ナッシュビル名物と言って良いのか、テネシー名物と言って良いのかわからないけれど、数十年前から存在し、「これって美味しいよね」と他州に住む人から噂されているらしいのがTipsy Cake(ティプシー・ケーキ)というもの。Tipsyとは"酔っぱらい""千鳥足の"といった意味。
テネシーもののお土産を扱うところで見かけることができるけれど、一番買い求め安いのは全米にチェーン展開しているテネシー発祥の南部料理屋さん、Cracker Barrel。キャンディーやジャムが並ぶ棚に箱入りのそれが置かれて、必ずレストランにおみやげ物屋さんが併設されているこのチェーン店ならほぼ確実に買うことができるらしい。このケーキを作っているメーカーは1種類のみ、Pepper Patchというナッシュビル近郊の小さな町にあるお菓子屋さんだ。"Tipsy Cake"、"Tipsy Fudge Cage"の2種類があり、後者はチョコレート味であるらしい。

公式ホームページを見たところによると、1984年にナッシュビルで開催された全米知事会議に出席した人々への贈り物に何か良いものはないかと、テネシー州知事夫人がこの店のオーナーに、この町独自のユニークなお菓子の贈り物はないものかと依頼したのが始まりだそうだ。

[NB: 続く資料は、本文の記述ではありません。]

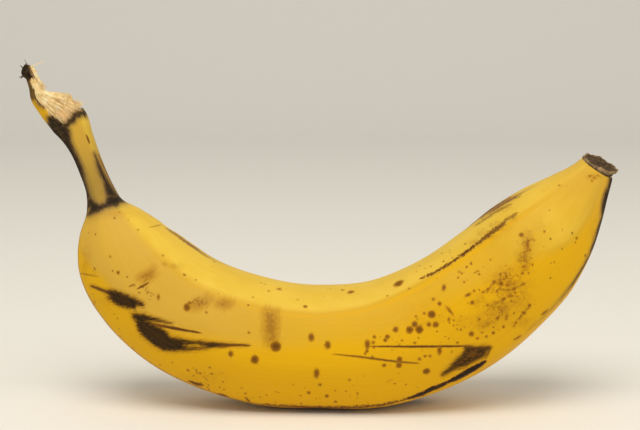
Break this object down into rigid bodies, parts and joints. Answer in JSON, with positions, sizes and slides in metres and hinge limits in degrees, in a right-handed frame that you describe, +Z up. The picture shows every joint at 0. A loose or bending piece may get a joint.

その会議で皆にふるまわれた後、このケーキはニューヨークで開かれたSpecialty Food Trade Showで特別賞を受賞したらしい。バターと新鮮な卵、砕いたピーカンナッツにレーズンを使って黄金色に焼き上げ、焼き上がったケーキをPremium Jack Daniel's Tennessee Whiskeyに浸してできあがり!……とのことで、なんでも1ポンドのケーキに1/2カップのジャックダニエルが入っているのだとか。そりゃ確かに酔っぱらいケーキだよなぁ、と笑ってしまう。

箱を開けると同じロゴが入った赤い缶。缶を開けると猛烈な洋酒臭さが漂ってくる。ラップにくるまれた中にはアルミの型で焼かれた小型のケーキが収まっており、小さいけれどずしりと重い。
ナッツやレーズンがみっちりと詰まったケーキは、どっしりもっちりとしていて甘さが強め。洋酒がとびきり効いたフルーツケーキがあったりするけれど、それと似たような味わいだ。ジャックダニエルの風味はそれほどとんがっておらず、案外とまろやか。大量に食べるとずっしりと胃に堪えそうな印象だけれど、一口大に切ったそれを紅茶と味わうとなかなかいける。テネシー名物ジャックダニエルが入っているというのが、テネシー土産としてはなかなか気が利いているかもしれない。

……でも、東京に住む人が日常"雷おこし"を買って食べたりはしないように、この地に住む人が進んでこれをしょっちゅう食べているというわけじゃなかったりして。名物を探すのって、なかなか難しい……。